‘cause Milt’s was closed

WHAT HAPPENS WHEN YOU DRIVE THREE HOURS FOR A BURGER

“Don’t have lunch here”, said Noah, the Ski School Director at Telluride, Colorado. “Go have a burger at Milt’s. You won’t regret it”. We had just finished a two-hour-long meeting at the cool, posh, (and criminally expensive) ski resort, and were in need of some carbs and protein. Given the circumstances, the offer – coming from a true local – resonated very well. “Sounds like a great idea,” we said, “where is Milt’s”?
“In Moab, Utah”, 213 Kilometers and some 3hrs drive away.
Being emotionally invested, we grabbed some overpriced energy bars from a nearby kiosk and hit the road.

What other choice did we have?

Meeting with reality. Head on.

Three hours, and one restroom stop later, we parked in front of an unassuming little shack on the edge of an abandoned parking lot, just off Moab’s sleepy town center. We step outside into a 40-something degrees (Celsius, not Fahrenheit!) scorcher. As an added bonus, the gust of hot dry air feels like the inside of a baking oven turned to “max”. Looking at the run-down burger stand, we can’t help feeling a bit cheated. A regional legend, we assumed, should have been a bit more accommodating. “Well, at least the Hamburgers would be awesome”, we promised ourselves as we crossed the car park and narrowed the distance between Milt’s and our hungry eyes. This better be good!

A little sign on the shutters says Milt’s is closed until the middle of August, some ten days into the future. Words cannot describe our frustration having driven for so long in vain. Yes, the drive was scenic, very much so to be frank. Still, I’d rather have the “cherry on the top” done medium with a side of fries.

All I can do now is to look at the depleted energy bar and hear my stomach churns in anger. We find some consolation at the nearby Moab Diner. The hamburgers are OK-ish, but at least the AC is in full presence, and the retro décor done to taste. At this point, however, we are too hungry to care about these things nor bother if the paddy ranks 10 or just 7. A side of fries and a nice milkshake later, and we’re back on the road heading north toward Salt Lake City.

Moab city limits

As we near the town’s limit, Bobby suggests we make a little detour. “A small canyon nearby that’s fun to drive”, he promises. Having been frustrated by Milt’s, and with nothing better to do, we all agree Salt Lake can wait. We turn left from Moab’s Main Street into Kane Creek Boulevard – a funny euphemism as the “Boulevard” is no more than a slightly paved single-lane path – and head out of the settlement and into the wild.

Some say the best off-road vehicle is a rented one. Luckily, ours is a Grand Cherokee, courteous of Avis. It’s a pitiful choice for a road trip – noisy, sluggish, and outdated in every respect – it is, however, a great choice for an off-road excursion. As the tarmac disappears beneath our tires, the Jeep begins to shine.

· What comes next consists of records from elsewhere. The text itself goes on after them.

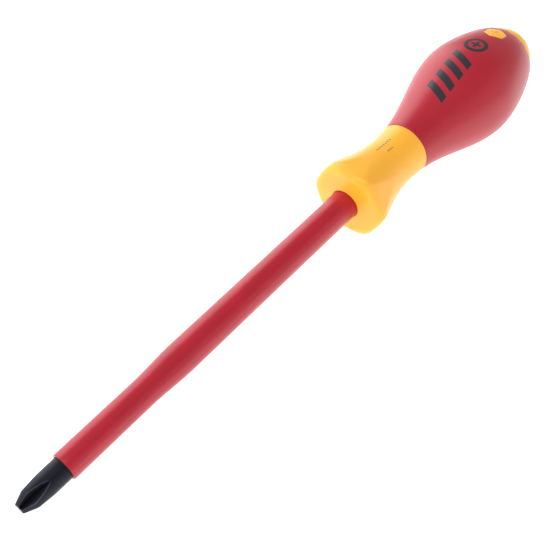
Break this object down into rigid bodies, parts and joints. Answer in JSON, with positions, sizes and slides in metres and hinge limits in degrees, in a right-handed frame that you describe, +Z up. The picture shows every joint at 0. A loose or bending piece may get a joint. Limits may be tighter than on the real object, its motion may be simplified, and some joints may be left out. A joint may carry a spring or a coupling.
{
  "type": "insulated cross-recess screwdriver",
  "caption": "Insulated screwdriver: dark cross-recess tip, sleeved round blade, hexagonal anti-roll guard, waisted neck and bulbous grip with a domed cap.",
  "frame": {"origin": "middle of the bottom of the box of the whole tool, which lies on its bulb and its tip", "axes": "+X along the tool from the tip towards the cap, level with the surface that it lies on; +Z up. The tool's own axis climbs 4 degrees from +X."},
  "size_m": [0.2698, 0.041, 0.041],
  "materials": {
    "tool_steel": "dark blackened tool steel, ground, satin",
    "sleeve_insulation": "moulded red insulation, satin",
    "yellow_moulding": "moulded yellow plastic, soft gloss, slightly translucent",
    "core_moulding": "hard moulded plastic, hidden",
    "red_grip": "moulded soft red grip, satin"
  },
  "bodies": {
    "root": {"blade": "tool_steel", "blade_sleeve": "sleeve_insulation", "guard_collar": "yellow_moulding", "handle_core": "core_moulding", "grip_shell": "red_grip", "symbol_inlay": "yellow_moulding", "end_cap": "yellow_moulding"}
  },
  "joints": []
}
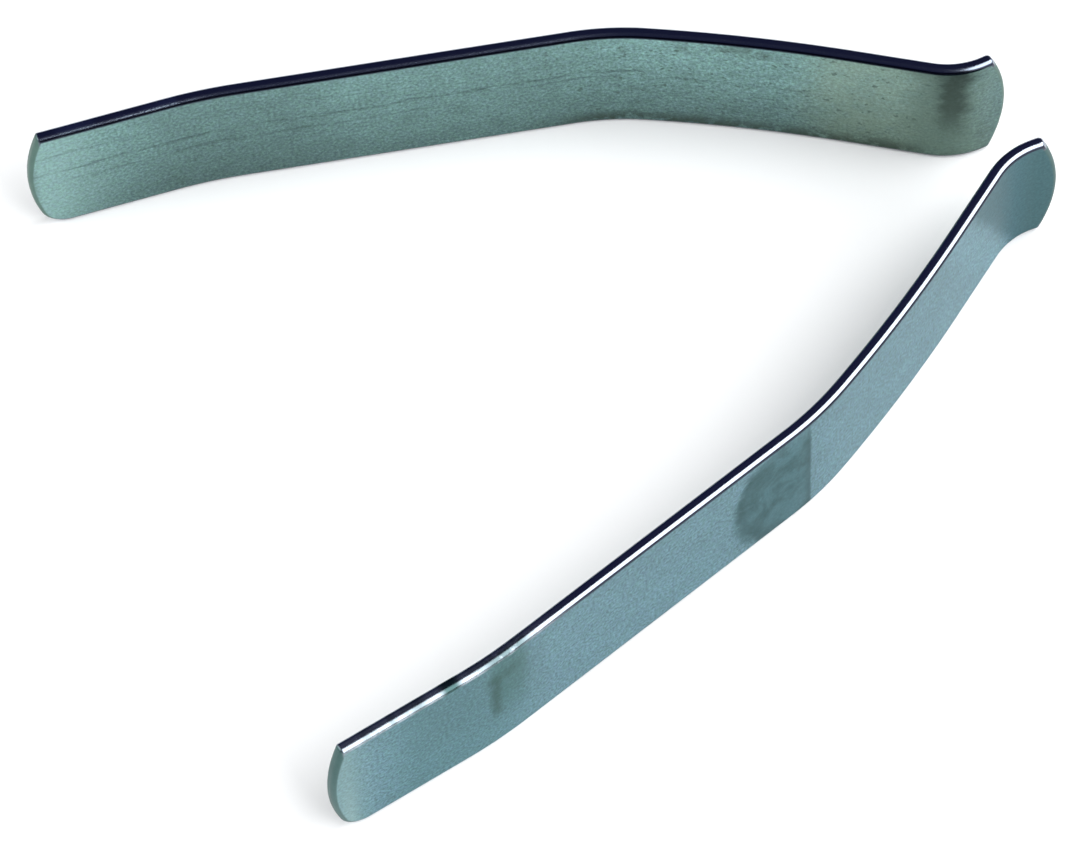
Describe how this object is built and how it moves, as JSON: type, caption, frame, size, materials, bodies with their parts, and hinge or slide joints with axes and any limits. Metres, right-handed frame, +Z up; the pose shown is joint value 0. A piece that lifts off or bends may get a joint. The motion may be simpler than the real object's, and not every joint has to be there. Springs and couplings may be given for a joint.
{
  "type": "cheek retractor",
  "caption": "Left and right pair of hand-held dental cheek retractors: flat bent steel strips, each with a rounded handle end, a main bend and a short lip turned back.",
  "frame": {"origin": "middle of the pair's footprint, on the surface that the strips stand on", "axes": "+X from the handle ends towards the lips, +Y from the front retractor towards the rear one, +Z up across the strips' width"},
  "size_m": [0.1479, 0.1169, 0.022],
  "materials": {
    "rear_steel": "satin, with faint lengthwise grain and polished edges",
    "front_steel": "satin, with faint lengthwise grain and polished edges"
  },
  "bodies": {
    "rear_retractor": {"rear_retractor": "rear_steel"},
    "front_retractor": {"front_retractor": "front_steel"}
  },
  "joints": [
    {"name": "front_retractor_lift", "type": "slide", "parent": "rear_retractor", "child": "front_retractor", "axis": [0, 0, 1], "range_m": [0, 0.06]}
  ]
}
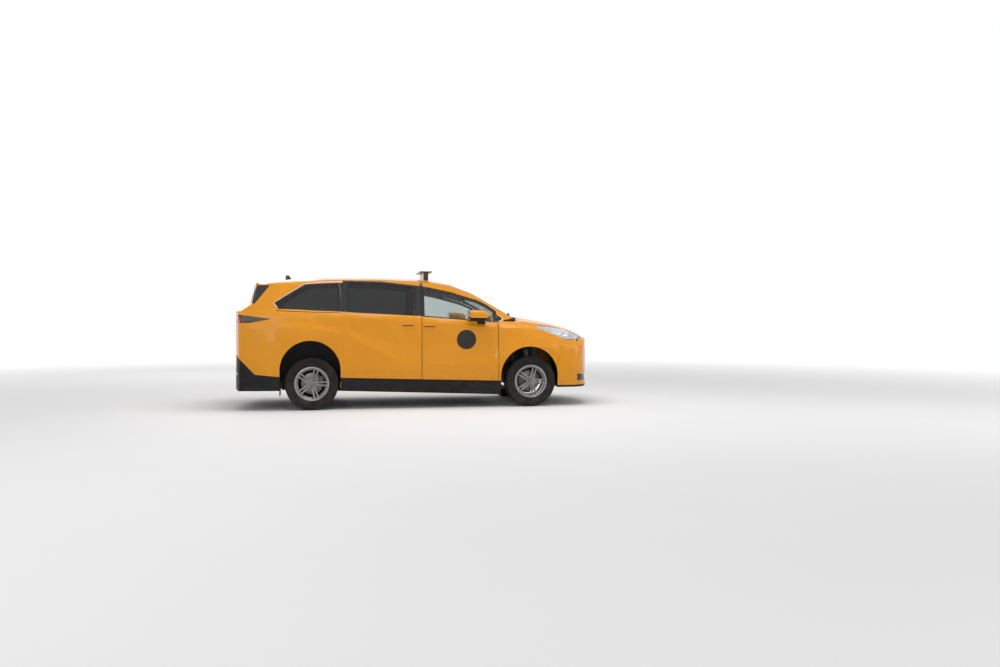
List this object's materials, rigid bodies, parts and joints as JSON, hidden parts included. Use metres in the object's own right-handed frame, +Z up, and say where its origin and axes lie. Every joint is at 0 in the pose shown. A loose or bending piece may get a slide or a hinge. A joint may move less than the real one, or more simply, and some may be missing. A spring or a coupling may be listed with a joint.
{
  "type": "minivan taxi cab",
  "caption": "Yellow minivan taxi cab with black lower trim, tinted rear windows, a slim roof sign, opening front doors, bonnet and tailgate, and steered wheels.",
  "frame": {"origin": "on the ground under the middle of the length and width", "axes": "+X forward, +Y to the cab's left, +Z up"},
  "size_m": [5.1498, 2.384, 1.9539],
  "materials": {
    "taxi_yellow": "glossy, slightly dusty",
    "black_trim": "grained, dusty",
    "gloss_black": "glossy",
    "dark_glass": "tinted",
    "clear_glass": "clear",
    "lamp_glass": "clear",
    "red_lamp": "glossy, translucent",
    "lamp_body": "bright reflector",
    "tyre_rubber": "matt, dusty",
    "wheel_silver": "painted, brake dust",
    "chassis_black": "satin",
    "cast_metal": "cast",
    "exhaust_steel": "heat-stained",
    "seat_vinyl": "vinyl seat cover",
    "cabin_plastic": "grained",
    "sign_white": "translucent"
  },
  "bodies": {
    "body": {"arch_liners": "black_trim", "body_side_left": "taxi_yellow", "body_side_right": "taxi_yellow", "cowl_panel": "black_trim", "dashboard": "cabin_plastic", "door_seals": "black_trim", "engine_block": "cast_metal", "exhaust": "exhaust_steel", "fenders": "taxi_yellow", "floor_pan": "chassis_black", "front_bumper": "taxi_yellow", "front_frame": "chassis_black", "front_lip": "black_trim", "front_seats": "seat_vinyl", "front_subframe": "chassis_black", "grilles": "gloss_black", "headlamp_housings": "lamp_body", "headlamp_lenses": "lamp_glass", "middle_seats": "seat_vinyl", "quarter_glass": "dark_glass", "radiator_frame": "chassis_black", "rear_axle": "chassis_black", "rear_bench": "seat_vinyl", "rear_bumper": "black_trim", "roof_fin": "gloss_black", "roof_panel": "taxi_yellow", "roof_sign": "sign_white", "seat_bases": "cabin_plastic", "side_skirts": "black_trim", "sliding_door_glass": "dark_glass", "sliding_door_left": "taxi_yellow", "sliding_door_right": "taxi_yellow", "tail_lamps": "red_lamp", "windscreen": "clear_glass"},
    "front_door_right": {"front_door_right": "taxi_yellow", "front_door_glass_right": "clear_glass", "mirror_right": "taxi_yellow"},
    "front_door_left": {"front_door_left": "taxi_yellow", "front_door_glass_left": "clear_glass", "mirror_left": "taxi_yellow"},
    "bonnet": {"bonnet": "taxi_yellow"},
    "tailgate": {"tailgate": "taxi_yellow", "tailgate_glass": "dark_glass", "tailgate_lamps": "red_lamp"},
    "knuckle_right": {"knuckle_right": "cast_metal"},
    "knuckle_left": {"knuckle_left": "cast_metal"},
    "wheel_front_right": {"tyre_front_right": "tyre_rubber", "rim_front_right": "wheel_silver"},
    "wheel_front_left": {"tyre_front_left": "tyre_rubber", "rim_front_left": "wheel_silver"},
    "wheel_rear_right": {"tyre_rear_right": "tyre_rubber", "rim_rear_right": "wheel_silver"},
    "wheel_rear_left": {"tyre_rear_left": "tyre_rubber", "rim_rear_left": "wheel_silver"},
    "steering_wheel": {"steering_wheel": "cabin_plastic"}
  },
  "joints": [
    {"name": "front_door_right_hinge", "type": "hinge", "parent": "body", "child": "front_door_right", "pos_m": [1.089, -0.976, 0.635], "axis": [0, 0, 1], "range_deg": [0, 65]},
    {"name": "front_door_left_hinge", "type": "hinge", "parent": "body", "child": "front_door_left", "pos_m": [1.089, 0.976, 0.635], "axis": [0, 0, -1], "range_deg": [0, 65]},
    {"name": "bonnet_hinge", "type": "hinge", "parent": "body", "child": "bonnet", "pos_m": [1.352, 0, 1.287], "axis": [0, -1, 0], "range_deg": [0, 50]},
    {"name": "tailgate_hinge", "type": "hinge", "parent": "body", "child": "tailgate", "pos_m": [-2.17, 0, 1.787], "axis": [0, 1, 0], "range_deg": [0, 80]},
    {"name": "steering_right", "type": "hinge", "parent": "body", "child": "knuckle_right", "pos_m": [1.56, -0.775, 0.215], "axis": [0, 0.2591, 0.9659], "range_deg": [-35, 35]},
    {"name": "steering_left", "type": "hinge", "parent": "body", "child": "knuckle_left", "pos_m": [1.56, 0.775, 0.215], "axis": [0, -0.2591, 0.9659], "range_deg": [-35, 35]},
    {"name": "steering_wheel_turn", "type": "hinge", "parent": "body", "child": "steering_wheel", "pos_m": [0.64, 0.37, 1.005], "axis": [-0.9063, 0, 0.4226], "range_deg": [-500, 500]},
    {"name": "wheel_front_right_spin", "type": "hinge", "parent": "knuckle_right", "child": "wheel_front_right", "pos_m": [1.56, -0.86, 0.36], "axis": [0, 1, 0], "continuous": true},
    {"name": "wheel_rear_right_spin", "type": "hinge", "parent": "body", "child": "wheel_rear_right", "pos_m": [-1.5, -0.86, 0.36], "axis": [0, 1, 0], "continuous": true},
    {"name": "wheel_front_left_spin", "type": "hinge", "parent": "knuckle_left", "child": "wheel_front_left", "pos_m": [1.56, 0.86, 0.36], "axis": [0, 1, 0], "continuous": true},
    {"name": "wheel_rear_left_spin", "type": "hinge", "parent": "body", "child": "wheel_rear_left", "pos_m": [-1.5, 0.86, 0.36], "axis": [0, 1, 0], "continuous": true}
  ],
  "couplings": [
    {"joint": "steering_left", "follows": "steering_right", "ratio": 1},
    {"joint": "steering_wheel_turn", "follows": "steering_right", "ratio": 14}
  ]
}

The Kane Creek Canyon Road hugs the grand Colorado River, which at this point is not much more than a small tepid stream. The gravel path then leaves the banks and starts carving its own path between the steep red bluffs that surround it.

Into the wild

It doesn’t take too long for the straightforward dirt path, easily navigable by any company car, to turn rougher and harder to cross. The Grand Cherokee excels here. With robust off-road capabilities, it devours the terrain at ease, dispatching with obstacles that would otherwise hinder less capable SUVs. As we ventured ahead, the steep canyon opened to a beautiful wide valley bounded by steep rock outcroppings. The view is staggering.

But something is amiss.
People.

We’re pretty much all by ourselves. A random ATV passing by rarely manages to disrupt the grand emptiness. Given the extraordinary scale of the area, the absolute solitude seems a bit bizarre, as if we ventured by mistake into a secret closed-off base. Or worse – into a Zombie apocalypse. We will get back to that later.

A national park nobody had heard about 

In any case, the grand area called Kane Creek would have easily merited a national park status anywhere else, but Utah. It certainly ranks among one of the most beautiful western classics landscape I’ve seen, superior to the Joshua Tree National Park I visited a few months prior. Here, in Utah, it’s just another unmarked spot on the map. Unbelievable.

We continue our drive, which slowly becomes more technical and difficult until we park on top of a red rocky ledge to decide what to do next. Bobby, who has prior knowledge of the place, suggests we head back before sundown. “Can’t we continue up the road until we hit a settlement?” I enquire. “Not unless you want to meet those Zombies”, replies Bobby. I’m usually not easily convinced, but something inside tells me Bobby has a point there.

With that said, we turn back, scraping the lower side of the Jeep’s chassis at one point. “That’s what rentals are for”, I tell myself as I hear the rock meeting still with a high pitch screech.

We hit the North 191 freeway as the sun set to our left.
It’s a four-hour drive to Salt Lake City, and we begin to feel hungry.